Visit Makgadikgadi Pans and Nxai Pans National Park, and check off a visit to the largest individual salt pan on Planet Earth.
Found in the central northeast of Botswana, Makgadikgadi Pan and Nxai Pan are large salt-pans which border the savanna and grasslands of the northern Kalahari Desert region. Known for the desolate open landscapes, with vast vistas and huge skies, the Makgadikgadi Pan and Nxai Pan National Park provides a surprisingly wide variety of wilderness experiences and activities. Home to a diverse host of game and predator species adapted to survival in this forbidding landscape, this park offers a genuine departure from the typical bush safari experiences found elsewhere in Africa’s Eden. An iconic feature of the Makgadikgadi Pan and Nxai Pan National Park is the ancient baobab tree. The park contains some of the oldest examples of this aged species anywhere in the region. Makgadikgadi Pans and Nxai Pans National Park is accessible by road – preferably 4×4 – from Kasane (via Nata) and Maun, and by air to Maun, with light aircraft transfers to some camps. A day’s journey from Livingstone and Victoria Falls, Makgadikgadi Pans and Nxai Pans National Park offer compelling and varied experiences for a visit to Africa’s Eden.
With a dry season stretching from May to October, daytime temperatures reach mid- to high-twenties, and nighttime temperatures can be low, sometimes sub-zero in July and August. The dry season is an excellent time to witness the second largest migration of zebra and wildebeest in Africa as they make their way from the Okavango Delta. Rains fall during the summer wet season in sudden and intense downpours, usually starting in November and sporadically running through to April. These rains accompany higher temperatures, which can reach 40°C during November and December. Rainfall brings the grassland and savanna landscape back to life, with flowers blooming and grasses rapidly thickening.

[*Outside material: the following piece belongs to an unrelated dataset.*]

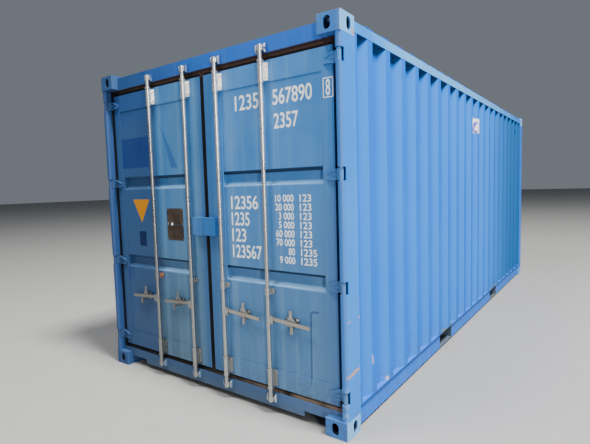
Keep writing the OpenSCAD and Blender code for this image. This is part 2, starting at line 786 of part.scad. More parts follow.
module blade_side() polygon(concat(
    [[0, -knuckle_h / 2], [nose_w, -knuckle_h / 2], [blade_reach - rib_w, blade_low(blade_reach)],
        [blade_reach, blade_low(blade_reach) + rib_w]],
    [for (i = [blade_steps : -1 : 0]) [blade_at(i), blade_top(blade_at(i))]],
    [[0, knuckle_h / 2]]));

module rib_plan() polygon([
    [blade_back + 1, rib_from], [blade_back - blade_rib, rib_from + rib_w],
    [blade_back - blade_rib, blade_reach - 2 * rib_w], [blade_back + 1, blade_reach - rib_w]]);

module rib_sides() {
    polygon(concat(
        [for (i = [0 : blade_steps]) [blade_at(i), blade_top(blade_at(i))]],
        [for (i = [blade_steps : -1 : 0]) [blade_at(i), blade_top(blade_at(i)) - rib_w]]));
    polygon([
        [nose_w, blade_low(nose_w)], [blade_reach, blade_low(blade_reach)],
        [blade_reach, blade_low(blade_reach) + rib_w], [nose_w, blade_low(nose_w) + rib_w]]);
    polygon([
        [nose_w, -1.4 * rib_w], [rib_mid, -rib_w], [rib_mid, -0.3 * rib_w], [nose_w, -0.4 * rib_w]]);
}

module hinge() {
    difference() {
        union() {
            translate([pin_depth, pin_t, -knuckle_h / 2]) cylinder(r = knuckle_r, h = knuckle_h);
            intersection() {
                translate([0, 0, -knuckle_h / 2]) linear_extrude(knuckle_h) blade_plan();
                rotate([90, 0, 90]) linear_extrude(leaf_depth + eps) blade_side();
            }
        }
        translate([pin_depth, pin_t, -knuckle_h]) cylinder(r = knuckle_bore_r, h = 2 * knuckle_h);
    }
    intersection() {
        translate([0, 0, -knuckle_h / 2]) linear_extrude(knuckle_h) rib_plan();
        rotate([90, 0, 90]) linear_extrude(leaf_depth) rib_sides();
    }
}

module door_hinges() for (i = [0 : hinges - 1]) translate([0, 0, hinge_z(i)]) hinge();

// Lock gear on a door: sleeves for the rods, guides and the handle holders
module plate_round_edge(w, h, r) rotate([90, 0, 90])
    translate([-w / 2, -h / 2, 0]) block_round([w, h, bracket_plate], r);

module sleeve(h, short) {
    difference() {
        union() {
            cylinder(d = sleeve_d, h = h, center = true);
            for (s = [-1, 1]) translate([0, 0, s * (h - collar_h) / 2])
                cylinder(d = collar_d, h = collar_h, center = true);
            translate([0, -sleeve_d / 2, -h / 2 + short / 2])
                cube([plate_front - rod_depth, sleeve_d, h - short]);
            translate([plate_front - rod_depth, 0, 0]) plate_round_edge(bracket_w, h - short, plate_round);
        }
        cylinder(r = rod_bore, h = h + 2 * eps, center = true);
    }
}

// Handle holder: a plate, an ear with a round top, a shelf under the bar and the stud of a catch
module holder_ear() translate([ear_front, 0, bar_z]) rotate([90, 0, 90]) linear_extrude(ear_t)
    difference() {
        union() {
            polygon([
                [-ear_foot, -handle_h / 2], [ear_foot, -handle_h / 2], [ear_foot, 2], [ear_r, ear_up / 2],
                [ear_r - 2, ear_up], [2 - ear_r, ear_up], [-ear_r, ear_up / 2], [-ear_foot, 2]]);
            translate([0, ear_up]) circle(r = ear_r);
        }
        translate([seal_hole, handle_h / 2 + 2 * seal_hole]) circle(r = seal_hole);
    }

module handle_holder() {
    translate([plate_front, 0, bar_z]) plate_round_edge(holder_w, holder_h, plate_round);
    holder_ear();
    translate([ear_front + ear_t / 2, -ear_block / 2, bar_z - handle_h / 2])
        cube([leaf_depth - ear_front - ear_t / 2 - 1, ear_block, handle_h]);
    translate([handle_front - 2, -shelf_w / 2, shelf_top - shelf_t])
        cube([leaf_depth - handle_front + 1, shelf_w, shelf_t]);
    translate([catch_depth - 2, -catch_off, catch_z]) rotate([0, 90, 0])
        cylinder(d = stud_d, h = leaf_depth - catch_depth + 1);
    translate([catch_depth + catch_t + 1, -catch_off, catch_z]) rotate([0, 90, 0])
        cylinder(r = catch_boss, h = leaf_depth - catch_depth - catch_t - 2);
}

module door_lock_gear() {
    for (t = rod_t) {
        for (z = [bracket_low_z, bracket_top_z]) translate([rod_depth, t, z]) sleeve(bracket_h, plate_short);
        translate([rod_depth, t, guide_z]) sleeve(guide_h, guide_short);
        translate([0, t - holder_reach, 0]) handle_holder();
    }
}

// Lock rod: a tube with an eared cam at each end and the hub of its handle
module cam() {
    rotate([0, 0, 90]) slot(2 * cam_half, cam_t, cam_h);
    cylinder(r = rod_r + cam_collar, h = cam_h + 2 * (cam_end - cam_collar), center = true);
}

module hub_outline() translate([0, -hub_drop]) polygon([
    [0, -hub_h / 2], [0, hub_h / 2], [-pivot_reach, hub_h / 2],
    [-pivot_reach - hub_end, hub_h / 2 - hub_end], [-pivot_reach - hub_end, hub_end - hub_h / 2],
    [-pivot_reach, -hub_h / 2]]);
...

During any wet season, the amount of rain can vary tremendously, determining the extent of surface water that accumulates on the salt pans. Larger volumes of rain can result in limited access to certain parts of the park, especially some of the remote islands that include stunning clusters of baobab trees. These locations are truly unique, and if access is possible, are an absolute must-see part of any trip to the pans.